Per meglio chiarire quanto importa a certi del consenso popolare e quanto sono favoriti dall’astensione al voto ecco un passo tratto dal Manifesto di Ventotene, il documento scritto nel 1941, spiccatamente antipopolare ed elitario che è oggi alla base dell’Unione Europea: «La metodologia politica democratica sarà un peso morto nella crisi rivoluzionaria.[…] Nel momento in cui occorre la massima decisione e audacia, i democratici si sentono smarriti, non avendo dietro di sé uno spontaneo consenso popolare, ma solo un torbido tumultuare di passioni. […] [Il partito rivoluzionario] attinge la visione e la sicurezza di quel che va fatto non da una preventiva consacrazione da parte dell’ancora inesistente volontà popolare, ma dalla coscienza di rappresentare le esigenze profonde della società moderna. […] Attraverso questa dittatura del partito rivoluzionario si forma il nuovo stato, e intorno ad esso la nuova vera democrazia». 
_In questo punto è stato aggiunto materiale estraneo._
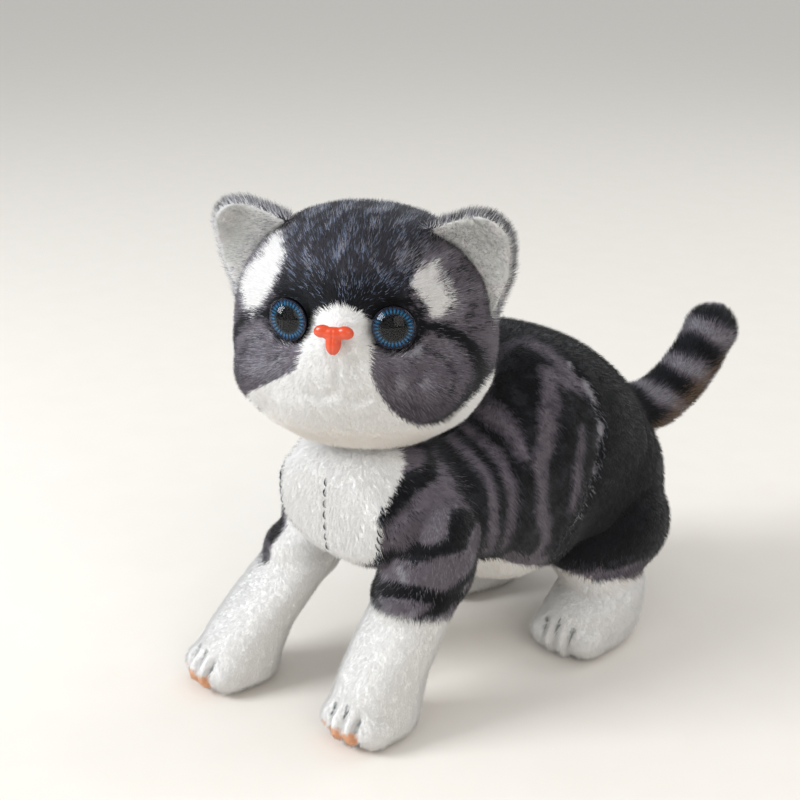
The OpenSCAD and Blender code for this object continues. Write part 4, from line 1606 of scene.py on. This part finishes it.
@dataclass
class Stitching:
    """Hand stitches: short bowed threads laid on the plush along a seam."""

    plan: ToyPlan
    thread_mm: float = 0.3
    stitch_mm: float = 3.0
    lift_mm: float = 0.9

    def build(self, name: str, path: Sequence[Point], step_mm: float, slant: float,
              forms: Sequence[bpy.types.Object], replaces: str) -> bpy.types.Object:
        """One seam's row of threads.

        Args:
            name: the piece's name.
            path: the seam's points, in the plan.
            step_mm: distance between stitches.
            slant: sideways run of a stitch against its length.
            forms: skins that the threads lie on.
            replaces: the CAD node that the row stands for.

        Returns:
            The row as one object.
        """
        tree_parts = []
        for form in forms:
            form.data.calc_loop_triangles()
            tree_parts.append(BVHTree.FromPolygons([v.co for v in form.data.vertices],
                                                   [t.vertices for t in form.data.loop_triangles]))
        points = [np.array(p, float) for p in path]
        legs = [np.linalg.norm(b - a) for a, b in zip(points[:-1], points[1:])]
        count = int(sum(legs) / step_mm)
        rows = []
        for number in range(count + 1):
            run = sum(legs) * number / max(count, 1)
            for a, b, leg in zip(points[:-1], points[1:], legs):
                if run <= leg + 1e-6:
                    break
                run -= leg
            where = Vector(turn_points(self.plan.body_matrix, (a + (b - a) * run / leg)[None])[0])
            hit = min((t.find_nearest(where) for t in tree_parts), key=lambda h: h[3])
            rows.append(self._stitch(hit[0], hit[1], Vector(b - a).normalized(), slant))
        select_only(*rows)
        bpy.ops.object.join()
        row = bpy.context.view_layer.objects.active
        row.name = row.data.name = name
        row.data.materials.clear()
        row.data.materials.append(THREAD)
        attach(row, "torso")
        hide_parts(replaces)
        LOG.info("%s: %d stitches", name, count + 1)
        return row

    def _stitch(self, where: Vector, normal: Vector, along: Vector, slant: float) -> bpy.types.Object:
        """One bowed thread whose ends dive into the plush."""
        select_none()
        bow = self.stitch_mm * 0.62 * MM
        bpy.ops.mesh.primitive_torus_add(major_segments=24, minor_segments=8, major_radius=bow,
                                         minor_radius=self.thread_mm * MM)
        thread = bpy.context.object
        across = normal.cross(along).normalized()
        run = (along + across * slant).normalized()
        run = (run - normal * run.dot(normal)).normalized()
        third = run.cross(normal).normalized()
        turn = Matrix((run, normal, third)).transposed().to_4x4()
        thread.matrix_world = Matrix.Translation(where - normal * bow + normal * self.lift_mm * MM) @ turn
        apply_place(thread)
        return thread


@dataclass
class Studio:
    """Plain pale floor and backdrop, soft studio light and the camera."""

    plan: ToyPlan
    camera_at: Point = (381.5, -281.4, 303.1)
    azimuth_deg: float = 49.0
    down_deg: float = 20.0
    lens_mm: float = 61.4

    def build(self) -> None:
        """Builds the whole studio."""
        self._floor()
        self._lights()
        self._camera()

    def _floor(self) -> None:
        """A pale floor that sweeps up into a backdrop."""
        select_none()
        bpy.ops.mesh.primitive_plane_add(size=60.0, location=(0, 0, -0.0002))
        floor = bpy.context.object
        floor.name = "studio_floor"
        made, tree, shader = new_material("studio_paper", {"Roughness": 0.8, "Specular IOR Level": 0.2})
        place = add_node(tree, "ShaderNodeTexCoord")
        tooth = add_node(tree, "ShaderNodeTexNoise", inputs={
            "Vector": place.outputs["Object"], "Scale": 40.0})
        mixed = add_node(tree, "ShaderNodeMix", {"data_type": "RGBA"}, {
            "Factor": tooth.outputs["Fac"], 6: linear("#dfd9d0"), 7: linear("#e3ddd5")})
        tree.links.new(mixed.outputs[2], shader.inputs["Base Color"])
        floor.data.materials.append(made)

    def _area(self, name: str, where: Point, size: float, watts: float, colour: str) -> None:
        """A soft square light that points at the toy."""
        light = bpy.data.lights.new(name, "AREA")
        light.size = size
        light.energy = watts
        light.color = linear(colour)[:3]
        lamp = bpy.data.objects.new(name, light)
        bpy.context.scene.collection.objects.link(lamp)
        lamp.location = where
        aim = Vector((0, 0, 0.09)) - Vector(where)
        lamp.rotation_euler = aim.to_track_quat("-Z", "Y").to_euler()

    def _lights(self) -> None:
        """A window-like key from the camera's left, a soft fill and a pale surround."""
        self._area("window_key", (-0.55, -1.15, 0.95), 0.7, 20.0, "#f6faff")
        self._area("soft_fill", (1.3, -0.4, 0.9), 1.2, 6.0, "#fff6ec")
        self._area("back_rim", (0.3, 1.2, 1.0), 0.9, 5.0, "#fbfbff")
        world = bpy.data.worlds.new("pale_room")
        world.use_nodes = True
        sky = world.node_tree.nodes["Background"]
        sky.inputs["Color"].default_value = linear("#e9edf0")
        # the room stays dim in reflections, as black cards round a studio table make it
        path = add_node(world.node_tree, "ShaderNodeLightPath")
        level = add_node(world.node_tree, "ShaderNodeMapRange", inputs={
            "Value": path.outputs["Is Glossy Ray"], "To Min": 0.88, "To Max": 0.12})
        world.node_tree.links.new(level.outputs["Result"], sky.inputs["Strength"])
        bpy.context.scene.world = world
        bpy.context.scene.view_settings.view_transform = "Standard"

    def _camera(self) -> None:
        """The camera at the matched angle."""
        lens = bpy.data.cameras.new("camera")
        lens.lens = self.lens_mm
        lens.sensor_width = 36.0
        lens.clip_start = 0.01
        camera = bpy.data.objects.new("camera", lens)
        bpy.context.scene.collection.objects.link(camera)
        camera.location = self.plan.at(*self.camera_at)
        camera.rotation_euler = (math.radians(90 - self.down_deg), 0, math.radians(self.azimuth_deg))
        bpy.context.scene.camera = camera


# ---------------------------------------------------------------- assembly

BACKING = BackingKnit().build()
THREAD = TwistedThread().build()


def main() -> None:
    """Builds the toy's sub-assemblies in order and reports each."""
    logging.basicConfig(level=logging.INFO, format="%(name)s %(message)s")
    plan = ToyPlan(frame["joints"])
    torso = Torso(plan).build()
    head = Head(plan).build()
    Neck(plan).build((torso, head))
    FrontLeg(plan, Side.LEFT, (30.0, 11.0, 0.0), 8.0).build((torso,))
    FrontLeg(plan, Side.RIGHT, (-38.0, -7.0, 0.0), 0.0).build((torso,))
    for side in Side:
        HindLeg(plan, side).build((torso,))
        Ear(plan, side).build()
    Tail(plan).build((torso,))
    Eyes(plan).build()
    Nose(plan).build()
    threads = Stitching(plan)
    threads.build("chest_thread", [(0, 4, 96), (0, 4, 66)], 4.6, 0.1, (torso,), "chest_stitches")
    for side in Side:
        shoulder = [(x * side.value, 8, z) for x, z in SHOULDER_SEAM]
        haunch = [(50 * side.value, y, z) for y, z in HAUNCH_SEAM]
        threads.build(f"shoulder_thread_{side.word}", shoulder, 3.6, 0.7, (torso,),
                      f"shoulder_stitches_{side.word}")
        threads.build(f"haunch_thread_{side.word}", haunch, 4.2, 0.5, (torso,),
                      f"haunch_stitches_{side.word}")
    Studio(plan).build()
    faces = sum(len(o.data.polygons) for o in bpy.data.objects if o.type == "MESH")
    LOG.info("whole toy: %d faces", faces)


if __name__ == "__main__":
    main()
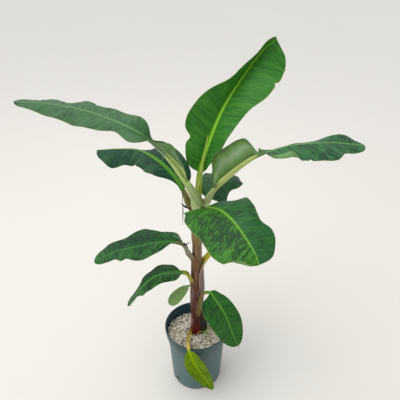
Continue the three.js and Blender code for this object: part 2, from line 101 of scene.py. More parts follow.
LEAVES = [USUAL | leaf for leaf in (
    dict(
        name="top",
        midrib=[
            (5, 3, 692), (9, 6, 785), (15, 10, 840), (35, 25, 910), (72, 50, 998), (125, 85, 1075),
            (175, 110, 1135), (209, 122, 1157),
        ],
        stalk=138, foot=22, neck=16, sheath=(60, 100, 0), ribs=[8, 5.5, 4.5, 3.6, 3, 2.6, 2, 1.2],
        width=180, widest=0.6, shoulder=2.8, taper=2.6, faces=(-0.2, -0.9, 0.35),
        roll=[0, 0, -5, -15, -25],
        left=dict(lift=[30, 20, 22, 40, 60, 65, 60], share=[0.8, 0.8, 0.94, 0.76, 0.5, 0.45, 0.8]),
        right=dict(
            lift=[40, 30, 25, 30, 28, 10],
            share=[0.3, 0.5, 0.6, 0.62, 0.65, 0.77, 0.9, 1, 1.05, 1.1, 1.7],
        ),
        green=(46, 116, 28), rib=(136, 194, 52), bough=(186, 218, 0), blotches=(0, 0),
        nicks=[("left", 0.21, 0.2, 0.03), ("right", 0.765, 0.07, 0.012)],
    ),
    dict(
        name="far_left",
        midrib=[
            (4, -12, 690), (2, -32, 776), (-53, -60, 893), (-107, -83, 970), (-147, -80, 1000),
            (-202, -55, 1015), (-275, -20, 1025), (-370, 20, 1025), (-473, 55, 1017),
        ],
        stalk=160, foot=50, neck=26, sheath=(110, 120, 0.8),
        ribs=[13, 9, 5.5, 3.4, 2.4, 1.8, 1.6, 1.3, 1],
        width=130, widest=0.55, pinch=(0.28, 0.75, 0.04), ruffle=0.07, waves=6,
        left=dict(
            lift=[80, 80, 50, -5, -10, -16, -16, -16, -10],
            share=[0.3, 0.45, 0.55, 0.7, 1, 0.55, 0.76, 0.95, 0.83, 0.88, 0.75, 0.75, 0.8],
        ),
        right=dict(
            lift=[80, 80, 75, 30, 0, -5, -14, -14, -5],
            share=[0.3, 0.5, 0.45, 0.62, 0.7, 0.87, 1.05, 1, 1],
        ),
        green=(48, 94, 50), rib=(88, 128, 78), bough=(172, 194, 112), pale=(0.2, (96, 132, 78)),
        blotches=(0.35, 0.1), nicks=[("right", 0.62, 0.08, 0.008)],
    ),
    dict(
        name="far_right",
        midrib=[
            (11, -10, 690), (40, -28, 785), (84, -50, 850), (124, -62, 896), (155, -65, 920),
            (200, -60, 937), (252, -45, 942), (333, -25, 938), (390, -10, 927), (444, 0, 917),
        ],
        stalk=130, foot=38, neck=20, sheath=(110, 115, 1.6),
        ribs=[9.5, 8, 6.5, 4.5, 2.2, 1.9, 1.6, 1.3, 1],
        width=140, widest=0.5, taper=2.3, pinch=(0.354, 0.8, 0.012),
        left=dict(
            lift=[80, 84, 85, 85, 40, -20, -30, -28, -24, -10, 5, 10, 0],
            share=[0.5, 0.6, 0.6, 0.6, 0.35, 0.2, 0.4, 0.5, 0.5, 0.52, 0.64, 0.84, 0.6],
        ),
        right=dict(
            lift=[80, 80, 80, 85, 90, 0, -10, -10, -10, -10, -10, -10, -10],
            share=[0.75, 0.98, 1.24, 1.04, 0.87, 0.72, 0.92, 0.97, 1, 1.2, 0.8, 0.85, 1],
        ),
        green=(38, 96, 52), rib=(98, 150, 74), bough=(190, 202, 124), pale=(0.36, (96, 136, 66)),
        blotches=(0.8, 1), deep=(0.15, 0), nicks=[("right", 0.6, 0.1, 0.008)],
        curls=[("right", 0.46, 0.055)],
    ),
    dict(
        name="back_left",
        midrib=[
            (-8, 6, 680), (-32, 20, 752), (-61, 45, 792), (-102, 72, 825), (-160, 100, 849),
            (-227, 125, 840), (-294, 145, 825),
        ],
        stalk=90, foot=30, neck=14, sheath=(120, 110, 2.4),
        width=150, waves=5,
        left=dict(
            lift=[10, 0, -10, -30, -40, -40, -20],
            share=[0.15, 0.27, 0.45, 0.74, 0.79, 0.7, 0.71, 0.74, 0.78, 0.93, 1.13, 1.05, 1.1],
        ),
        right=dict(lift=[30, 45, 30, -20, -50, -50, -30], share=[1, 0.85, 0.85, 1, 1]),
        green=(12, 66, 42), rib=(84, 142, 40), bough=(112, 104, 54), blotches=(0.6, 0.6),
        deep=(0.2, 0), nicks=[("left", 0.5, 0.1, 0.01)],
    ),
    dict(
        name="back_right",
        midrib=[
            (14, 8, 685), (34, 28, 735), (59, 60, 750), (81, 105, 743), (101, 155, 728),
            (113, 195, 708), (121, 228, 688),
        ],
        stalk=55, foot=22, neck=14, sheath=(120, 105, 2.8),
        width=150, taper=2.6, ruffle=0.05,
        left=dict(lift=[10, 0, -5, -10], share=[1]),
        right=dict(
            lift=[-70, -70, -64, -64, -56, -40, -26, -13, -8, -9, -10, -10, -10],
            share=[1.2, 1.25, 1, 0.88, 0.64, 0.52, 0.65, 0.7, 0.5, 0.4, 0.35, 0.4, 0.5],
        ),
        green=(22, 76, 34), rib=(52, 112, 44), bough=(62, 118, 36), blotches=(0.6, 0.6),
        deep=(0, 0.1),
    ),
    dict(
        name="front",
        midrib=[
            (8, -12, 690), (18, -38, 740), (41, -80, 773), (68, -130, 797), (98, -185, 799),
            (125, -230, 782), (144, -262, 762), (151, -278, 745),
        ],
        stalk=70, foot=24, neck=12, sheath=(130, 100, 3.4), ribs=[5.5, 4, 3.2, 2.7, 2.2, 1.6, 1.1],
        width=215, shoulder=2.3, taper=2.3, ruffle=0.04,
        left=dict(
            lift=[5, 5, 10, 5, 0],
            share=[0.52, 0.54, 0.58, 0.71, 0.76, 0.73, 0.69, 0.61, 0.6, 0.77, 0.83, 0.85, 0.88],
        ),
        right=dict(
            lift=[5, -12, -25, -25, -10],
            share=[1.5, 0.98, 0.95, 0.93, 0.9, 0.87, 0.86, 0.89, 0.93, 0.98, 1.01, 1.03, 1.05],
        ),
        green=(44, 112, 16), rib=(96, 152, 34), bough=(84, 132, 44), blotches=(0.7, 1.05),
        deep=(0.7, 0), curls=[("right", 0.955, 0.07)],
    ),
    dict(
        name="mid_left",
        midrib=[
            (-12, -5, 515), (-27, -12, 580), (-54, -18, 604), (-105, -25, 612), (-163, -32, 604),
            (-228, -40, 592), (-276, -46, 572), (-300, -50, 557),
        ],
        stalk=83, foot=34, neck=17, sheath=(150, 95, 1.2), merges=38,
        ribs=[6.5, 5, 3.5, 2.4, 1.8, 1.5, 1.2, 1],
        width=125, ruffle=0.05,
        left=dict(
            lift=[10, 0, -5, -5, -5],
            share=[
                0.05, 0.06, 0.1, 0.33, 0.6, 0.79, 0.9, 0.92, 0.92, 0.88, 0.74, 0.8, 0.6, 0.72, 0.8,
                0.85, 0.8,
            ],
        ),
        right=dict(
            lift=[10, 5, 0, 0, 0],
            share=[1, 1, 0.86, 0.75, 0.96, 1.25, 1.1, 0.97, 0.9, 0.87, 1, 1.05, 1.1],
        ),
        green=(30, 92, 34), rib=(62, 120, 50), bough=(126, 122, 84), pale=(0.14, (40, 92, 40)),
        blotches=(1, 0.9), deep=(0, 0.2),
    ),
    dict(
        name="mid_right",
        midrib=[
            (10, 0, 480), (30, 5, 525), (47, 12, 543), (75, 45, 545), (112, 100, 535),
            (155, 160, 515), (185, 200, 480),
        ],
        stalk=92, foot=24, neck=16, sheath=(150, 85, 2.6), merges=36,
        width=90,
        left=dict(lift=[10, 0, -10], share=[1]),
        right=dict(lift=[10, 0, -10], share=[1]),
        green=(30, 88, 38), rib=(90, 140, 54), bough=(206, 190, 0), blotches=(0.8, 0.8),
    ),
    dict(
        name="low_left",
        midrib=[
            (-7, -5, 405), (-21, -12, 470), (-43, -20, 489), (-82, -33, 500), (-115, -42, 498),
            (-147, -51, 480), (-177, -58, 447), (-214, -62, 391),
        ],
        stalk=102, foot=24, neck=14, sheath=(150, 80, 2.4), merges=46,
        width=85,
        left=dict(
            lift=[0, -5, 0],
            share=[
                0.7, 1.04, 1.2, 1.02, 0.92, 0.91, 0.89, 0.84, 0.82, 0.8, 0.87, 0.6, 0.42, 0.6, 0.7,
                0.85, 0.8,
            ],
        ),
        right=dict(
            lift=[0, 0, 0],
            share=[1.3, 1.3, 1.18, 0.98, 0.89, 0.77, 0.7, 0.64, 0.52, 0.36, 0.45, 0.8, 0.8],
        ),
        green=(36, 94, 34), rib=(70, 130, 52), bough=(156, 162, 18), blotches=(1, 0.9),
        deep=(0, 0.2),
    ),
    dict(
        name="small",
        midrib=[(-8, 12, 400), (-20, 22, 395), (-40, 28, 371), (-65, 32, 335), (-91, 36, 292)],
        stalk=25, foot=8, neck=5, sheath=(30, 30, 1.5),
        width=40, widest=0.62, shoulder=1.8, taper=2, faces=(-0.3, -0.9, 0.4), ruffle=0.04,
        waves=3,
        left=dict(lift=[10], share=[1]),
        right=dict(lift=[10], share=[1]),
        green=(116, 150, 84), rib=(130, 160, 96), bough=(120, 140, 80), blotches=(0.2, 0.2),
    ),
    dict(
        name="low_right",
        midrib=[
            (4, -20, 222), (5, -22, 290), (9, -25, 354), (18, -33, 407), (42, -42, 425),
            (60, -55, 406), (80, -68, 380), (98, -80, 345), (115, -91, 295), (134, -102, 250),
        ],
        stalk=220, foot=17, neck=10, sheath=(0, 0, 0), merges=90, ribs=[3.5, 2.6, 2, 1.5, 1],
        width=105, shoulder=2.4, faces=(0.3, -0.8, 0.5), ruffle=0.03, waves=3,
        left=dict(lift=[10], share=[0.65, 0.75, 0.85, 0.85]),
        right=dict(lift=[5], share=[1.35, 1.2, 1.05, 1.05]),
        green=(30, 92, 22), rib=(84, 140, 40), bough=(126, 94, 46), blotches=(0.3, 0.2),
    ),
    dict(
        name="rim",
        midrib=[
            (-18, -10, 228), (-26, -60, 236), (-25, -108, 243), (-10, -127, 203), (15, -132, 150),
            (56, -130, 62),
        ],
        stalk=110, foot=13, neck=10, sheath=(0, 0, 0),
        width=64, widest=0.36, taper=1.5, faces=(0, -1, 0.3), ruffle=0.03, waves=3,
        left=dict(lift=[15], share=[1]),
        right=dict(lift=[15], share=[1]),
        green=(98, 130, 0), rib=(124, 156, 4), bough=(204, 176, 70), blotches=(0.75, 0.55),
    ),
)]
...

Appunto. A certe élite rivoluzionarie detentrici, secondo loro, della vera democrazia, meno elettori hanno tra i piedi e meglio è. Dunque: non andare a votare serve solo a legittimare i soliti noti, i professionisti del potere. In Italia come in Europa.

Gli astensionisti pertanto farebbero bene a votare ma col cervello; ovvero facendo ricorso ad una arma ancora più potente e della quale – guarda caso – non si parla mai: la preferenza. Scegliendo persone degne, fidate, che hanno dato prova nel tempo e non con le sole chiacchiere improvvisate in campagna elettorale, di lavorare per il bene comune è possibile ripulire le istituzioni e sanificare un po’ alla volta i Parlamenti. 

Certo, questo implica impegno e una certa fatica da parte dell’elettore, che deve seguire la politica e le vicende dei vari candidati, per esser pronto a rinnovare o togliere la fiducia nella successiva tornata. Meglio per certuni stare alla finestra a recriminare e quando è il momento entrare nella cabina del vicino stabilimento balneare invece che in quella elettorale. E non sono da meno quelli che se la cavano con una generica croce sul simbolo perché in tal modo a guadagnarci è solo il capolista, anche se in odore di mafia o è in galera in Ungheria in attesa di processo per reati giudiziari gravi.